346. The need to protect depositors or to safeguard the financial system against the risks in banks’ trading activities, which prompted the discussions on the Volcker rule in the USA and drove the Liikanen report in the EU, is not present within the investment firm sector. Therefore, there is no need to separate trading and client activities. Ultimately, the investment firm sector is already subject to a partial separation of trading and client activities through the asset segregation requirements, which create a separation between the client assets and investment firm assets and thus should prevent contagion between the assets of the investment firm and the assets of its clients.
347. Investment firms can be systemically important. The methods used for assessing this systemic relevance used by the FSB and the EBA, however, appear to be based on the business models of banks and as such do not provide for an adequate methodology to assess if an investment firm might be systemically important. To fully assess the systemic relevance of an investment firm the following criteria should be used: 1) the systemic importance of the investment firm and 2) the complexity of the investment firm. The systemic importance of an investment firm is influenced by its importance for the economy in a specific country. Furthermore, the substitutability and interconnectedness of the investment firm is relevant when assessing systemic relevance. An investment firm can be very important for the economy of a specific country, but when its functions can be easily replaced by other firms operating on the financial markets, the investment firm will most likely not be systemically relevant. An investment firm that is not of economic importance, but is not easily replaced by other financial market participants, will most likely also not be systemically relevant as the failure of that investment firm will not cause severe distress on financial markets.

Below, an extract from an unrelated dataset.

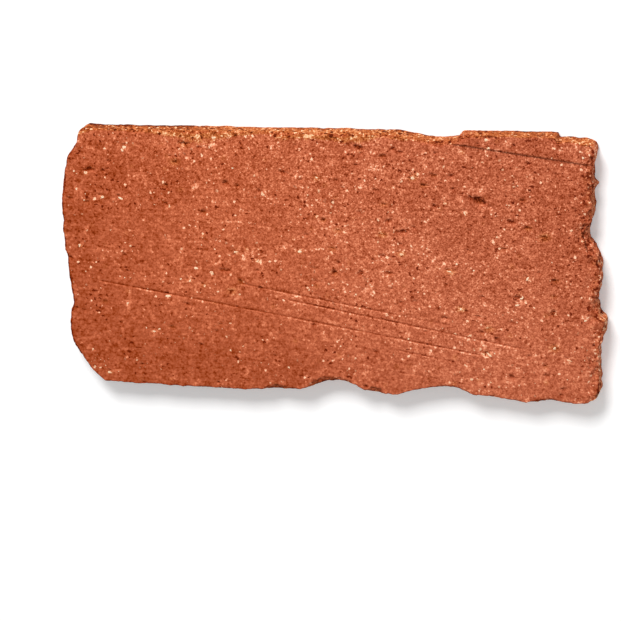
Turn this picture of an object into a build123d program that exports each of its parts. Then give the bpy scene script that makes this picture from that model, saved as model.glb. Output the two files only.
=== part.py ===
from build123d import *

import math
import os

# A brick tile: a slice sawn off a reclaimed red clay brick.
# Millimetres. X runs along the tile, Y across it and Z up. The tile lies on its old bed face with the sawn face
# up, and the origin is under the middle of its bounding box, on the plane it rests on.

# Overall size of the slice
LENGTH = 215.0  # standard brick length, over the furthest points of both ends
WIDTH = 105.0  # brick width, over the furthest points of both long edges
THICKNESS = 13.0  # old bed face to the top of the raised lip

# Edges all round
ROLL_RADIUS = 1.4  # worn, rounded edge of the old bed face
ROLL_FLATS = 3  # flats that the rounded edge is built from
EDGE_BREAK = 0.4  # ragged little bevel round the sawn face

# Raised lip beside the upper edge, where one saw pass stopped short of another
LIP_RISE = 0.8  # above the sawn face
LIP_LENGTH = 82.5  # back from the right end
LIP_WIDTH_AT_END = 11.5  # in from the upper edge, at the right end
LIP_STEP_RUN = 0.3  # slope of the step, seen from above

# Score lines that the saw drew across the face
SCORE_WIDTH = 0.9
SCORE_DEPTH = 0.35
SCORE_TAIL = 0.15  # share of the full section that is left where a line fades out
SCORE_PEAK = 0.1  # share of a line's length at which it is deepest

SPALL_LEAN = 45.0  # degrees by which a spalling blow leans away from the edge
CLEARANCE = 1.0  # how far a cut or a wedge runs on past what it cuts or crosses

# The worn outline, anticlockwise. A station is (percent, set-in): percent of the way along the side from its
# left or lower corner, and the millimetres by which wear has brought the edge in. A smooth curve joins the
# stations of one run, and one run meets the next at a sharp point.
LOWER_RUNS = [
    [(6.8, 1.8), (16.3, 1.3), (32.1, 0.7), (42.3, 1.4)],
    [(42.3, 1.4), (45.9, 2.6), (48.8, 4.8), (53.3, 4.8), (56.1, 1.7)],
    [(56.1, 1.7), (59.5, 1.0), (62.4, 0.9)],
    [(62.4, 0.9), (64.5, 2.6), (69.4, 4.7), (74.0, 4.0), (76.2, 2.1)],
    [(76.2, 2.1), (81.8, 1.2), (86.3, 0.0), (91.2, 1.1), (93.1, 0.4), (96.9, 1.1)],
]
RIGHT_RUNS = [
    [(4.6, 2.5), (8.0, 2.2), (23.0, 1.9), (27.6, 0.8), (32.2, 0.0)],
    [(32.2, 0.0), (34.2, 2.6), (36.6, 3.0), (38.9, 3.2), (41.1, 2.5)],
    [(41.1, 2.5), (52.5, 2.4), (57.1, 3.6), (59.6, 5.0), (61.5, 6.8)],
    [(61.5, 6.8), (68.2, 5.9), (75.0, 5.3), (79.4, 5.2), (81.6, 4.0)],
    [(81.6, 4.0), (86.1, 5.2), (90.6, 4.6), (93.5, 4.0), (96.0, 5.3)],
]
UPPER_RUNS = [
    [(96.1, 2.8), (91.4, 1.9)],
    [(91.4, 1.9), (91.0, 0.1)],
    [(91.0, 0.1), (83.7, 0.0), (74.1, 0.2)],
    [(74.1, 0.2), (73.5, 2.2)],
    [(73.5, 2.2), (70.4, 2.8), (67.6, 2.6), (64.7, 1.3), (61.8, 0.4)],
    [(61.8, 0.4), (5.4, 0.5)],
]
LEFT_RUNS = [
    [(98.6, 8.4), (96.2, 7.8), (92.8, 6.6), (89.8, 3.5), (86.4, 2.7), (82.5, 1.5), (77.0, 0.5), (71.3, 0.0)],
    [(71.3, 0.0), (61.1, 0.1), (43.1, 1.8), (34.7, 2.6)],
    [(34.7, 2.6), (29.5, 2.1), (24.7, 1.1), (20.8, 1.3), (16.0, 2.3), (10.9, 5.9), (6.6, 8.9), (2.6, 13.2)],
]

# Spalls knocked off the edge of the sawn face: (side, percent, reach, bite). Reach is half the length of the
# chip along the edge, and bite is how deep it goes, measured slantwise from the edge.
SPALLS = [
    ("lower", 11.2, 4.0, 0.8),
    ("lower", 34.4, 6.5, 1.3),
    ("lower", 47.0, 8.0, 1.9),
    ("lower", 61.0, 6.0, 1.6),
    ("lower", 72.0, 6.0, 1.1),
    ("lower", 90.2, 5.5, 1.2),
    ("right", 13.5, 8.0, 1.6),
    ("right", 38.5, 4.5, 1.9),
    ("right", 67.0, 6.0, 2.6),
    ("upper", 24.2, 6.0, 1.1),
    ("upper", 41.0, 7.0, 0.9),
    ("upper", 70.0, 8.0, 1.5),
    ("left", 78.0, 6.0, 1.3),
    ("left", 33.0, 5.0, 1.1),
    ("left", 11.5, 6.0, 1.2),
]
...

348. The complexity of an investment firm is influenced by its organisational structure, by the types of financial instruments it invests in (either for itself of for its clients), but can also be influenced by the funding profile of that investment firm. The complexity of the organisational structure of the investment firm or the complexity of the assets the investment firm manages will impact the resolvability of that investment firm and will thus impact the manner in which supervisory authorities will be able to perform an orderly wind-down scenario. Furthermore, a “bank-like” investment firm that is funded through (short-term) wholesale markets might be more complex and its possible wind-down is more complex as the funding needed to wind down its business needs to be attracted through the financial markets. An investment firm going through financial difficulties (and a possible wind-down scenario) will most likely have difficulties in accessing this wholesale funding and will thus be exposed to a possible disorderly wind-down.